The Gulf of Mexico is probably the last ideal area where there is still a chance for large-scale oyster reef conservation and sustainable fisheries.

Amazingly, the BP oil spill in the Gulf of Mexico last year did not drastically harm oyster reefs in that area. This could be, in part, due to fast action by Louisiana officials that immediately ordered the opening of massive valves on the nearby Mississippi River. This freshwater flushing technique removed oil build-up quickly from oyster reefs located in the marshes, killing off only a portion of reefs that lacked necessary salt content – but it saved a lot too.
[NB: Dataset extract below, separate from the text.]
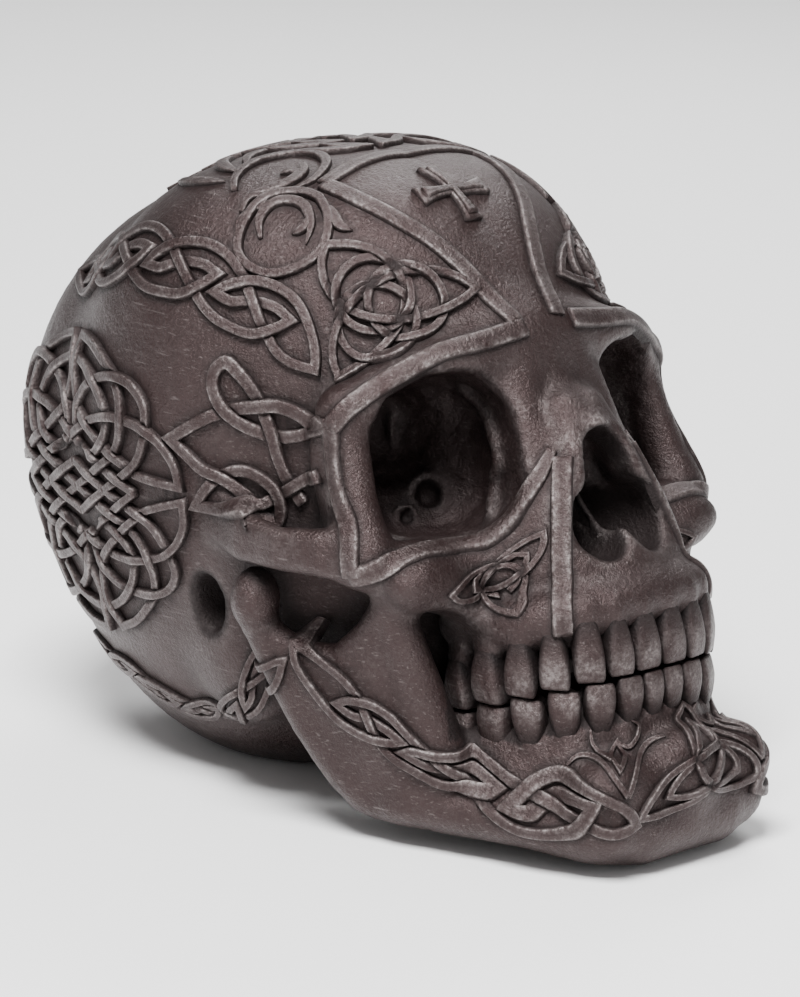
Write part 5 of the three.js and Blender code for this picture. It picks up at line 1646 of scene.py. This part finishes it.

Worth noting, even with the damage from the massive BP spill, the oyster reefs of the Gulf of Mexico are still the healthiest and most productive in the world. Sure does make you better understand the magnitude of damage caused from overharvesting oyster reefs doesn’t it?

Historically, oysters (typical oysters that is) were considered a low-cost food for the working class, but since there has become a massive decline, and reefs have relatively disappeared altogether, oysters have become a delicacy and pricy.

While the availability of oysters has declined harshly, worldwide demand for oysters remains high, putting increasing pressure on the world’s last wild oyster reefs.

Next time you're at your favorite restaurant and are Jonesin' for an aphrodisiac, think twice before eating oysters. It is worth your while to understand were the foods you eat come from exactly. How foods are cultivated, processed, and what the impact is when we overstep our boundaries to provide them.